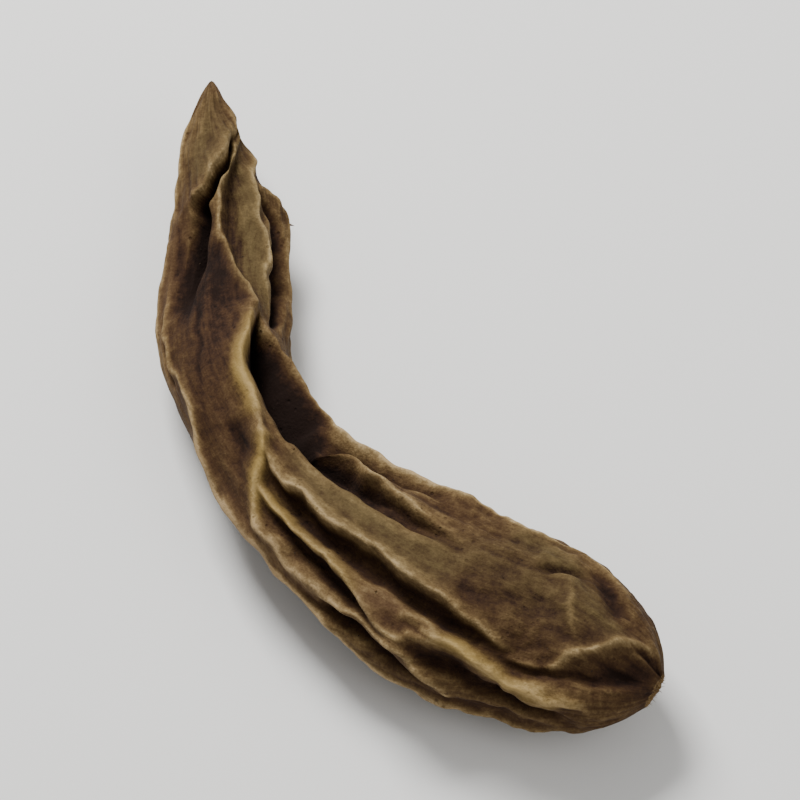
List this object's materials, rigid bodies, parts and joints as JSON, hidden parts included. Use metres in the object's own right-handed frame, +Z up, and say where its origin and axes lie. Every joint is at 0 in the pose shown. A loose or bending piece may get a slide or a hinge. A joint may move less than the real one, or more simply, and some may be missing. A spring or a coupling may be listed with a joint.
{
  "type": "dried stemona root",
  "caption": "Curved, shrivelled and lengthwise folded dried tuberous root, thin at its tip and blunt at its broken end, lying on its side.",
  "frame": {"origin": "centre of the root's box in X and Y, at the height of the surface that it lies on", "axes": "+Z up from that surface; +Y runs from the broken end's side to the tip's side, the longest way; the bend is open towards +X, and the broken end points to +X and -Y"},
  "size_m": [0.0284, 0.042, 0.0084],
  "materials": {
    "dried_root_skin": "matt, wrinkled"
  },
  "bodies": {
    "root": {"stemona_root": "dried_root_skin"}
  },
  "joints": []
}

• Written task
Output all of the material exactly as written.

• Answer for the task
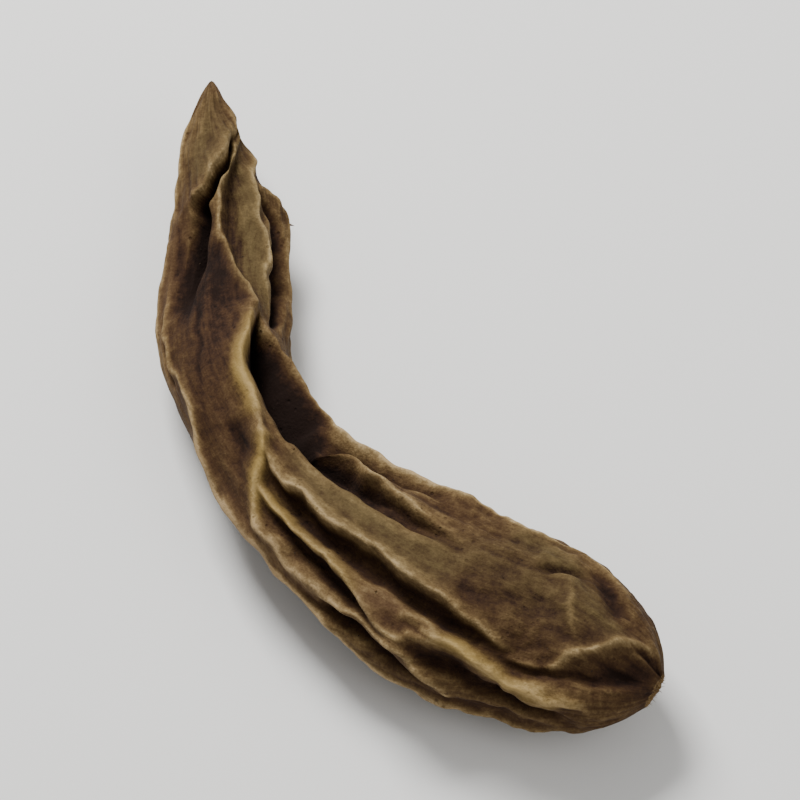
List this object's materials, rigid bodies, parts and joints as JSON, hidden parts included. Use metres in the object's own right-handed frame, +Z up, and say where its origin and axes lie. Every joint is at 0 in the pose shown. A loose or bending piece may get a slide or a hinge. A joint may move less than the real one, or more simply, and some may be missing. A spring or a coupling may be listed with a joint.
{
  "type": "dried stemona root",
  "caption": "Curved, shrivelled and lengthwise folded dried tuberous root, thin at its tip and blunt at its broken end, lying on its side.",
  "frame": {"origin": "centre of the root's box in X and Y, at the height of the surface that it lies on", "axes": "+Z up from that surface; +Y runs from the broken end's side to the tip's side, the longest way; the bend is open towards +X, and the broken end points to +X and -Y"},
  "size_m": [0.0284, 0.042, 0.0084],
  "materials": {
    "dried_root_skin": "matt, wrinkled"
  },
  "bodies": {
    "root": {"stemona_root": "dried_root_skin"}
  },
  "joints": []
}